И сам он в качестве носителя своего земного содержания, только земного, такого дорогого ему, тоже никому, кроме себя, не нужен. В этом смысле, в смысле этой ненужности человек как бы сирота в этой земной жизни. Его земное содержание - сирота. Оно одновременно навязано ему, навязано так, что не отвязаться, и оставлено с ним наедине: тащи его, как хочешь, на своем горбу, умудряйся не рухнуть под его тяжестью и на какую-то постороннюю помощь не особенно рассчитывай. Ведь сказано: "Какая тебе польза, если приобретешь весь мир, а душе своей повредишь". (Матф.16:26).

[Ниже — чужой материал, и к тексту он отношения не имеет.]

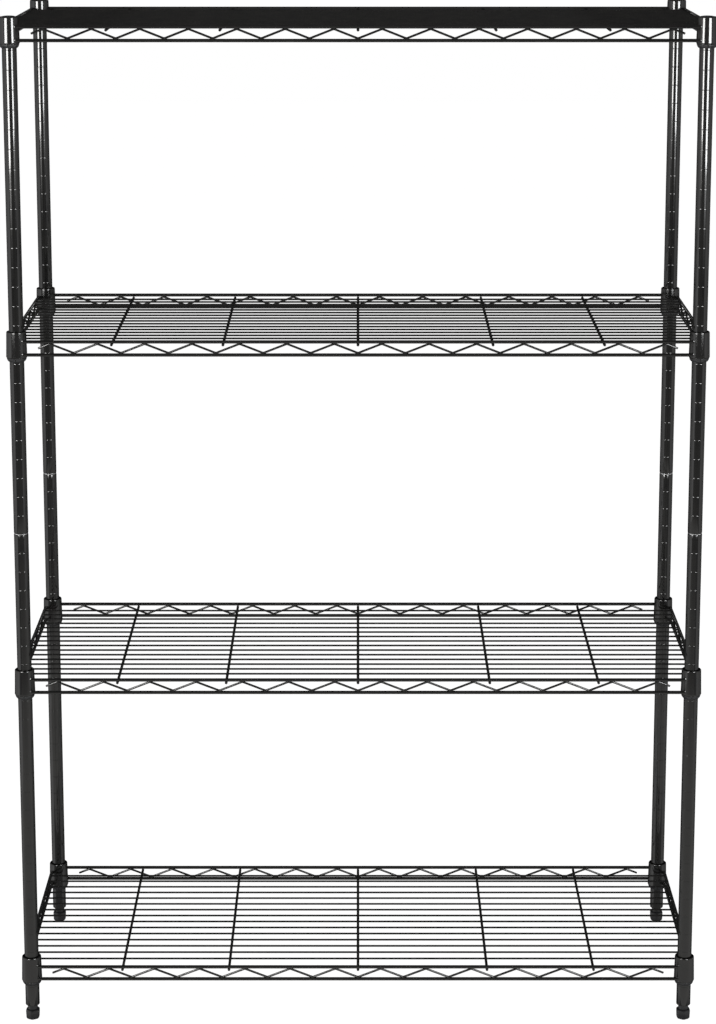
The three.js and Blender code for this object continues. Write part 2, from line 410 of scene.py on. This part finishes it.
def thread_outline(rod, bottom, top, pitch):
    """Blunt ridges up a rod, standing for its thread."""
    depth, count = pitch * 0.5, int((top - bottom) / pitch)
    root, crest = rod - depth, rod - 0.15 * depth
    outline = []
    for i in range(count):
        z = bottom + i * pitch
        outline += [(root, z), (crest, z + 0.4 * pitch), (crest, z + 0.6 * pitch)]
    outline.append((root, top))
    return outline


def joint_stud(corner):
    """A threaded rod with a thin shoulder that shows between the two tubes."""
    shape, axis = Shape(), POST_AXIS[corner]
    low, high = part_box(f"joint_stud_{corner}")
    rod, shoulder, half, pitch = 5 * MM, 9.2 * MM, 0.6 * MM, 1.5 * MM
    bottom, top = JOINT_Z - half, JOINT_Z + half
    outline = thread_outline(rod, low.z, bottom, pitch)
    outline += [(shoulder - EASE, bottom), (shoulder, bottom + EASE)]
    outline += [(shoulder, top - EASE), (shoulder - EASE, top)]
    outline += thread_outline(rod, top, high.z, pitch)
    turned(shape, outline, axis, 48)
    shape.piece(f"threaded_joint_stud_{corner}", "posts", f"joint_stud_{corner}", ZINC, zinc)


def end_cap(corner):
    """A plug with a low crowned head, and ribs round the stem that grip the tube."""
    shape, axis = Shape(), POST_AXIS[corner]
    low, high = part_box(f"end_cap_{corner}")
    gap, edge = 0.3 * MM, 0.3 * MM
    seat = TUBE_TOP + gap
    stem, rib, tip = 7.6 * MM, 8.2 * MM, 1 * MM
    rib_count, rib_pitch = 3, 2.5 * MM
    outline = [(stem - tip, low.z), (stem, low.z + tip)]
    for i in range(rib_count):
        z = low.z + 2 * tip + i * rib_pitch
        outline += [(stem, z), (rib, z + 0.8 * MM), (rib, z + 1.2 * MM), (stem, z + 1.6 * MM)]
    outline += [(stem, seat), (POST_RADIUS - 0.15 * MM, seat), (POST_RADIUS, seat + edge)]
    crown, flat_radius, steps = high.z - seat - edge, 2 * MM, 6
    for i in range(1, steps + 1):
        turn = math.pi / 2 * i / steps
        reach = flat_radius + (POST_RADIUS - flat_radius) * math.cos(turn) ** 0.6
        outline.append((reach, seat + edge + crown * math.sin(turn)))
    turned(shape, outline, axis, 56)
    shape.piece(f"moulded_end_cap_{corner}", "posts", f"end_cap_{corner}", PLASTIC, plastic)


# --- Levelling feet ---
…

И пусть здесь речь идет не столько о мире, сколько о душе, но как же дешево ценится этот мир, какое прохладное и отчужденное отношение к нему, к нему самому по себе, а не как к вместилищу душ. И такое же прохладное и отчужденное отношение ко всему нашему земному содержанию, составляющему этот земной мир. Это земное содержание нашей жизни не любимо никем, кроме нас же самих, оно сирота в вечности, и ему холодно, как сироте, и страшно.

Нам самим, насколько в нас есть этого земного содержания, настолько и нам холодно и страшно. И только наша погруженность в него, полная, с головой, если она иногда случается, отвлекает нас от этого страха и холода и заставляет на время забыть о них.